**Input rows**

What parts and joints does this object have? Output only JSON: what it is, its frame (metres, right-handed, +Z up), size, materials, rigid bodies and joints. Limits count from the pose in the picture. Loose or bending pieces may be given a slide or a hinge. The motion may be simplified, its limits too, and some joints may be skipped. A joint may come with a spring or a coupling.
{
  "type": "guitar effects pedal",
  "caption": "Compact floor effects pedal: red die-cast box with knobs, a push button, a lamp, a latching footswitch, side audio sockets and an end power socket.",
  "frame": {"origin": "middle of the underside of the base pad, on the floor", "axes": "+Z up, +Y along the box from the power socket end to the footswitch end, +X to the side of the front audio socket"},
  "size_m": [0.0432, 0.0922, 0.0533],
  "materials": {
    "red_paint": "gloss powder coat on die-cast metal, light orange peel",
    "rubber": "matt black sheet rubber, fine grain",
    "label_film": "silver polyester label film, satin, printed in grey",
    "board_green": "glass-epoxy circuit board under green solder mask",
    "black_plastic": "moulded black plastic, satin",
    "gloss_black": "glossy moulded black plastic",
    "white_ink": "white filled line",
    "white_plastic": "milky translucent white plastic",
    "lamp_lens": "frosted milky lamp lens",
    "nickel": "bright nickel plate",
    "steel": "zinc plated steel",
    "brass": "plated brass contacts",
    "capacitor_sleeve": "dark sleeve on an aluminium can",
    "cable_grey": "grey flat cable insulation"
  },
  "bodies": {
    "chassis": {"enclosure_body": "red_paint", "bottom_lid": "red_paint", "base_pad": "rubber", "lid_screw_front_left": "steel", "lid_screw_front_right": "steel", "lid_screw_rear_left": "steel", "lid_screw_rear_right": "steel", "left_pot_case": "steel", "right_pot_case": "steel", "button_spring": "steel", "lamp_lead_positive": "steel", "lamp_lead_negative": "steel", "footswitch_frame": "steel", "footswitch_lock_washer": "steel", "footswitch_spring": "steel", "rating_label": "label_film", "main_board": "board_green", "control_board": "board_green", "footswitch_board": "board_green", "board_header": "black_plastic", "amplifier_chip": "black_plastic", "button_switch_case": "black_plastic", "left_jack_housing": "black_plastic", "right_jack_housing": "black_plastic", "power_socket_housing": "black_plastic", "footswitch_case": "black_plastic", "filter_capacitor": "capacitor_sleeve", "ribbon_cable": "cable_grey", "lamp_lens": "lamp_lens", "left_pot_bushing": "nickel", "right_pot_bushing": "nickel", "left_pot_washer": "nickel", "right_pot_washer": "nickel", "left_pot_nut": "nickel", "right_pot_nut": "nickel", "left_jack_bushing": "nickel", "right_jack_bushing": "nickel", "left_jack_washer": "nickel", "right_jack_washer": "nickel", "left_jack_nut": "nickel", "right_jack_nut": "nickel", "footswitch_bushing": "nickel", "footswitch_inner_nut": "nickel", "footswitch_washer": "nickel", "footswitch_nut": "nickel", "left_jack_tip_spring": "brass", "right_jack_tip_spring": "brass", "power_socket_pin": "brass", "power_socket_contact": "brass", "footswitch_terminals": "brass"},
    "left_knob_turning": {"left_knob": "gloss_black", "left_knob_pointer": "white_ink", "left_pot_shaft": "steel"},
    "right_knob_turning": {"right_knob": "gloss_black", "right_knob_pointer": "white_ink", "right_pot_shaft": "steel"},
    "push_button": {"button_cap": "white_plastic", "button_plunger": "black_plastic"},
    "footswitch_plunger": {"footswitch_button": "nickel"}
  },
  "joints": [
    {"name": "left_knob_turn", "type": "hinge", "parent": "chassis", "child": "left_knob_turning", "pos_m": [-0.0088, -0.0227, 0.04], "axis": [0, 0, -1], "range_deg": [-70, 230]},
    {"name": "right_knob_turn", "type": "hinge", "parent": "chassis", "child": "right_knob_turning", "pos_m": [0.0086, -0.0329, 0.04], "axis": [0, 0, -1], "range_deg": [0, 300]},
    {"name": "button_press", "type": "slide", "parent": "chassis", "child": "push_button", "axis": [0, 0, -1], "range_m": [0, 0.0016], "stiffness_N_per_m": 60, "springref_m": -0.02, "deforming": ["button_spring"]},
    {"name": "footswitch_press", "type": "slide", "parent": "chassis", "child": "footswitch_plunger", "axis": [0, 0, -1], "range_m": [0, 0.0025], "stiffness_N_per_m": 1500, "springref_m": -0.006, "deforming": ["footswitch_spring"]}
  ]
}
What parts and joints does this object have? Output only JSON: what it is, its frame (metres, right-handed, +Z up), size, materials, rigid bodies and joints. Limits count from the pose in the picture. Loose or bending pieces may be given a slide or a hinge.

**The problem**
Can you reproduce all the material exactly?

**Answer to this task**
What parts and joints does this object have? Output only JSON: what it is, its frame (metres, right-handed, +Z up), size, materials, rigid bodies and joints. Limits count from the pose in the picture. Loose or bending pieces may be given a slide or a hinge. The motion may be simplified, its limits too, and some joints may be skipped. A joint may come with a spring or a coupling.
{
  "type": "guitar effects pedal",
  "caption": "Compact floor effects pedal: red die-cast box with knobs, a push button, a lamp, a latching footswitch, side audio sockets and an end power socket.",
  "frame": {"origin": "middle of the underside of the base pad, on the floor", "axes": "+Z up, +Y along the box from the power socket end to the footswitch end, +X to the side of the front audio socket"},
  "size_m": [0.0432, 0.0922, 0.0533],
  "materials": {
    "red_paint": "gloss powder coat on die-cast metal, light orange peel",
    "rubber": "matt black sheet rubber, fine grain",
    "label_film": "silver polyester label film, satin, printed in grey",
    "board_green": "glass-epoxy circuit board under green solder mask",
    "black_plastic": "moulded black plastic, satin",
    "gloss_black": "glossy moulded black plastic",
    "white_ink": "white filled line",
    "white_plastic": "milky translucent white plastic",
    "lamp_lens": "frosted milky lamp lens",
    "nickel": "bright nickel plate",
    "steel": "zinc plated steel",
    "brass": "plated brass contacts",
    "capacitor_sleeve": "dark sleeve on an aluminium can",
    "cable_grey": "grey flat cable insulation"
  },
  "bodies": {
    "chassis": {"enclosure_body": "red_paint", "bottom_lid": "red_paint", "base_pad": "rubber", "lid_screw_front_left": "steel", "lid_screw_front_right": "steel", "lid_screw_rear_left": "steel", "lid_screw_rear_right": "steel", "left_pot_case": "steel", "right_pot_case": "steel", "button_spring": "steel", "lamp_lead_positive": "steel", "lamp_lead_negative": "steel", "footswitch_frame": "steel", "footswitch_lock_washer": "steel", "footswitch_spring": "steel", "rating_label": "label_film", "main_board": "board_green", "control_board": "board_green", "footswitch_board": "board_green", "board_header": "black_plastic", "amplifier_chip": "black_plastic", "button_switch_case": "black_plastic", "left_jack_housing": "black_plastic", "right_jack_housing": "black_plastic", "power_socket_housing": "black_plastic", "footswitch_case": "black_plastic", "filter_capacitor": "capacitor_sleeve", "ribbon_cable": "cable_grey", "lamp_lens": "lamp_lens", "left_pot_bushing": "nickel", "right_pot_bushing": "nickel", "left_pot_washer": "nickel", "right_pot_washer": "nickel", "left_pot_nut": "nickel", "right_pot_nut": "nickel", "left_jack_bushing": "nickel", "right_jack_bushing": "nickel", "left_jack_washer": "nickel", "right_jack_washer": "nickel", "left_jack_nut": "nickel", "right_jack_nut": "nickel", "footswitch_bushing": "nickel", "footswitch_inner_nut": "nickel", "footswitch_washer": "nickel", "footswitch_nut": "nickel", "left_jack_tip_spring": "brass", "right_jack_tip_spring": "brass", "power_socket_pin": "brass", "power_socket_contact": "brass", "footswitch_terminals": "brass"},
    "left_knob_turning": {"left_knob": "gloss_black", "left_knob_pointer": "white_ink", "left_pot_shaft": "steel"},
    "right_knob_turning": {"right_knob": "gloss_black", "right_knob_pointer": "white_ink", "right_pot_shaft": "steel"},
    "push_button": {"button_cap": "white_plastic", "button_plunger": "black_plastic"},
    "footswitch_plunger": {"footswitch_button": "nickel"}
  },
  "joints": [
    {"name": "left_knob_turn", "type": "hinge", "parent": "chassis", "child": "left_knob_turning", "pos_m": [-0.0088, -0.0227, 0.04], "axis": [0, 0, -1], "range_deg": [-70, 230]},
    {"name": "right_knob_turn", "type": "hinge", "parent": "chassis", "child": "right_knob_turning", "pos_m": [0.0086, -0.0329, 0.04], "axis": [0, 0, -1], "range_deg": [0, 300]},
    {"name": "button_press", "type": "slide", "parent": "chassis", "child": "push_button", "axis": [0, 0, -1], "range_m": [0, 0.0016], "stiffness_N_per_m": 60, "springref_m": -0.02, "deforming": ["button_spring"]},
    {"name": "footswitch_press", "type": "slide", "parent": "chassis", "child": "footswitch_plunger", "axis": [0, 0, -1], "range_m": [0, 0.0025], "stiffness_N_per_m": 1500, "springref_m": -0.006, "deforming": ["footswitch_spring"]}
  ]
}
What parts and joints does this object have? Output only JSON: what it is, its frame (metres, right-handed, +Z up), size, materials, rigid bodies and joints. Limits count from the pose in the picture. Loose or bending pieces may be given a slide or a hinge.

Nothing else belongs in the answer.